Stop after the line containing "pilot_spare = 2.0": print each line exactly from the first line of the listing up to that point.

•••

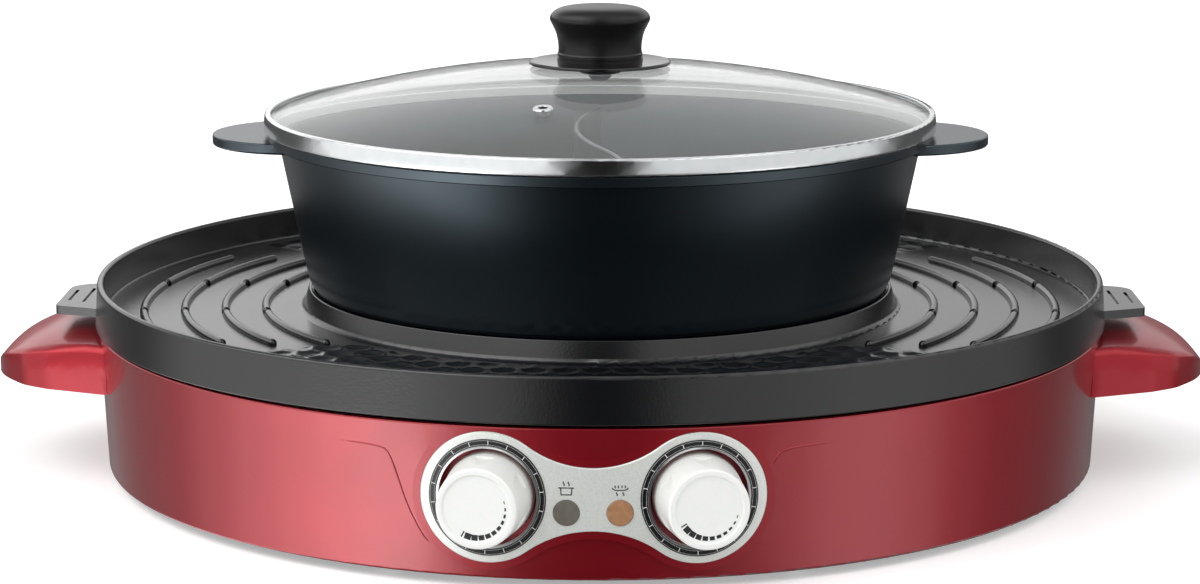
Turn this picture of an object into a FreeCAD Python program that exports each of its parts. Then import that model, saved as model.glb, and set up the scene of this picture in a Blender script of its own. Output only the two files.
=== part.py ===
import FreeCAD, Part
import math
import os

# Round table cooker: an electric base with two wing handles, a ridged grill plate with a collar,
# a divided pot standing in the collar on its own heating plate, and a glass lid.
# Millimetres. +Z is up, the table is z = 0, the axis of the cooker is x = y = 0, the controls face -Y.

# ---------------------------------------------------------------------------------------------
# Driving dimensions
# ---------------------------------------------------------------------------------------------
seat_gap = 0.3            # between a lift-off piece and what carries it
fixed_gap = 0.15          # between two pieces that are screwed or pressed together

# Screws used throughout
screw_radius = 1.4
screw_head_radius = 3.6
screw_head_height = 2.2
screw_hole_radius = 2.0   # clear hole in the piece that is held
pilot_spare = 2.0         # pilot hole beyond the screw's tip

# Base shell, feet and cover
foot_drop = 3.5           # table to the shell's lower edge
foot_radius = 11.0
foot_inset = 49.8         # feet, from the shell's top edge inwards
foot_stem_radius = 4.0
cover_recess = 0.8        # cover's underside above the shell's lower edge
cover_thickness = 2.0
cover_edge_gap = 0.4
shell_height = 59.0
shell_top_radius = 214.8
shell_draft = 2.8         # radius lost from the top edge to the lower edge
shell_wall = 2.4
ledge_drop = 4.5          # shell's top edge down to the ledge that carries the pan
ledge_thickness = 2.5
ledge_width = 16.8        # from the shell's top edge inwards to the ledge's edge
boss_count = 8
boss_radius = 4.5
boss_inset = 11.8         # cover screws, from the shell's top edge inwards
cover_screw_length = 12.0
cover_rib_insets = (24.8, 74.8, 124.8)   # ribs round the cover, from the shell's top edge inwards
cover_rib_height = 3.0
vent_circles = (60.0, 70.0, 80.0)
vent_width = 3.0

# Control panel
panel_proud = 0.4         # outer face of the silver panel beyond the shell's top edge
panel_thickness = 1.4
panel_edge = 0.35         # chamfer round the panel's outer edge
pad_proud = 0.8           # the panel stands this far out of the shell's moulded pad
pad_border = 3.0          # pad beyond the panel's outline
dial_spacing = 79.0       # between the two dial centres, across the front
dial_drop = 27.0          # dial centres below the shell's top edge
lobe_radius = 25.0
waist_height = 24.0
pocket_radius = 18.7
pocket_depth = 7.6
pocket_wall = 2.4
trim_width = 0.7          # bright ring at the pocket's mouth
trim_gap = 0.2
dial_width = 2.6
dial_thickness = 0.35
lamp_spacing = 19.9
lamp_drop = 4.9           # lamp centres below the dial centres
lens_radius = 4.9
lens_proud = 0.4
lens_shoulder = 0.6       # stem's radius less than the lens's
lens_stem_length = 15.0
lens_window = 2.0         # thickness of the lens in front of the lamp
lens_stem_wall = 1.25
neon_length = 14.0
neon_clearance = 0.05

# Thermostats, shafts and knobs
bush_radius = 4.9
nut_across_flats = 13.0
nut_thickness = 2.5
shaft_radius = 3.0
shaft_clearance = 0.05
shaft_flat_depth = 1.0
thermostat_width = 34.0
thermostat_height = 30.0
thermostat_depth = 24.0
thermostat_blade_spacing = 9.0
knob_pocket_gap = 1.7     # round the knob's base in its pocket
knob_taper = 1.8
knob_proud = 17.4         # knob's face in front of the panel
knob_wall = 1.8
knob_floor_gap = 1.0
knob_hub_radius = 5.6
knob_flat_count = 6
knob_flat_depth = 0.55
knob_flat_radius = 22.0

# Wing handles
wing_length = 45.5        # tip of each handle beyond the shell's top edge
wing_tip_radius = 68.6
wing_root_half = 61.5     # half width where the handle meets the shell
wing_side_slope = 0.42
wing_corner_radius = 12.0
wing_height = 21.5
wing_drop = 23.5          # handles' underside below the shell's top edge
wing_drop_length = 35.0   # length of the rounded fall towards the tip
wing_crown = 2.2
wing_crease_radius = 3.5
wing_wall = 3.0
wing_screw_angle = 10.0
wing_boss_radius = 4.5
wing_boss_length = 14.0
wing_screw_length = 15.0

# Inlet at the rear
inlet_block_width = 64.0
inlet_block_height = 36.0
inlet_block_length = 11.2 # face of the inlet's block beyond the shell's top edge
inlet_block_corner = 7.0
inlet_height = 31.0
inlet_flange_width = 50.5
inlet_flange_height = 28.0
inlet_flange_thickness = 1.8
inlet_body_width = 28.4
inlet_body_height = 21.0
inlet_body_depth = 26.0
inlet_cavity_width = 24.4
inlet_cavity_height = 17.0
inlet_cavity_depth = 16.5
inlet_chamfer = 4.5
inlet_screw_spacing = 40.0
inlet_screw_length = 10.0
pin_spacing = 14.0
pin_thickness = 2.0
pin_width = 4.0
pin_offset = 2.0
pin_recess = 3.0
terminal_block_gap = 61.0 # from the inlet's block inwards to the terminal block's middle
terminal_block_width = 44.0
terminal_block_depth = 18.0
terminal_block_height = 14.0
terminal_spacing = 11.0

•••

[Output of the task]
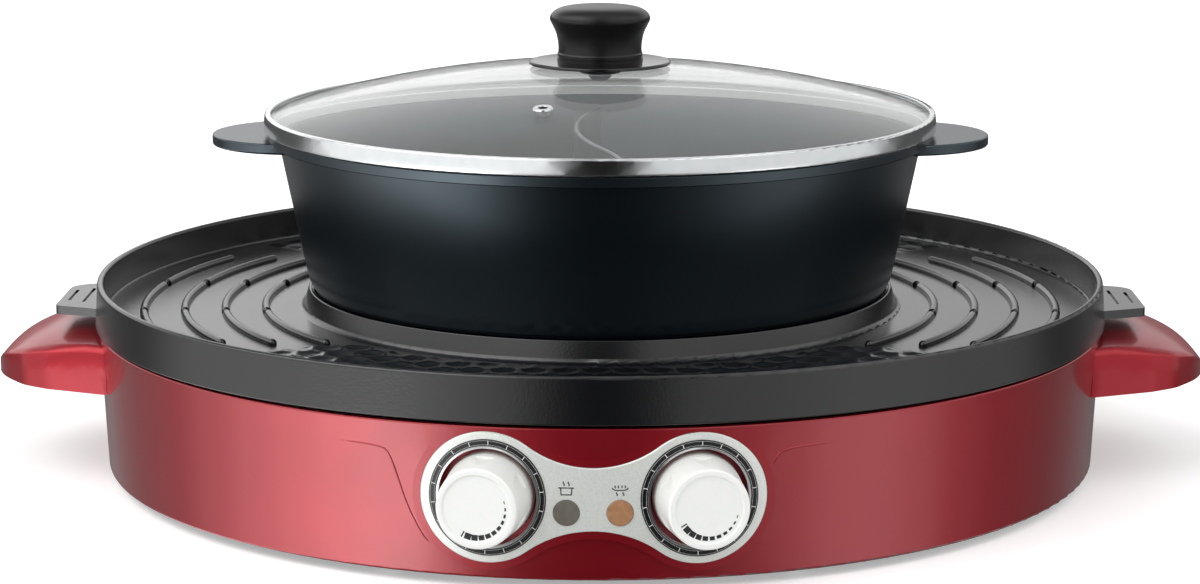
Turn this picture of an object into a FreeCAD Python program that exports each of its parts. Then import that model, saved as model.glb, and set up the scene of this picture in a Blender script of its own. Output only the two files.
=== part.py ===
import FreeCAD, Part
import math
import os

# Round table cooker: an electric base with two wing handles, a ridged grill plate with a collar,
# a divided pot standing in the collar on its own heating plate, and a glass lid.
# Millimetres. +Z is up, the table is z = 0, the axis of the cooker is x = y = 0, the controls face -Y.

# ---------------------------------------------------------------------------------------------
# Driving dimensions
# ---------------------------------------------------------------------------------------------
seat_gap = 0.3            # between a lift-off piece and what carries it
fixed_gap = 0.15          # between two pieces that are screwed or pressed together

# Screws used throughout
screw_radius = 1.4
screw_head_radius = 3.6
screw_head_height = 2.2
screw_hole_radius = 2.0   # clear hole in the piece that is held
pilot_spare = 2.0         # pilot hole beyond the screw's tip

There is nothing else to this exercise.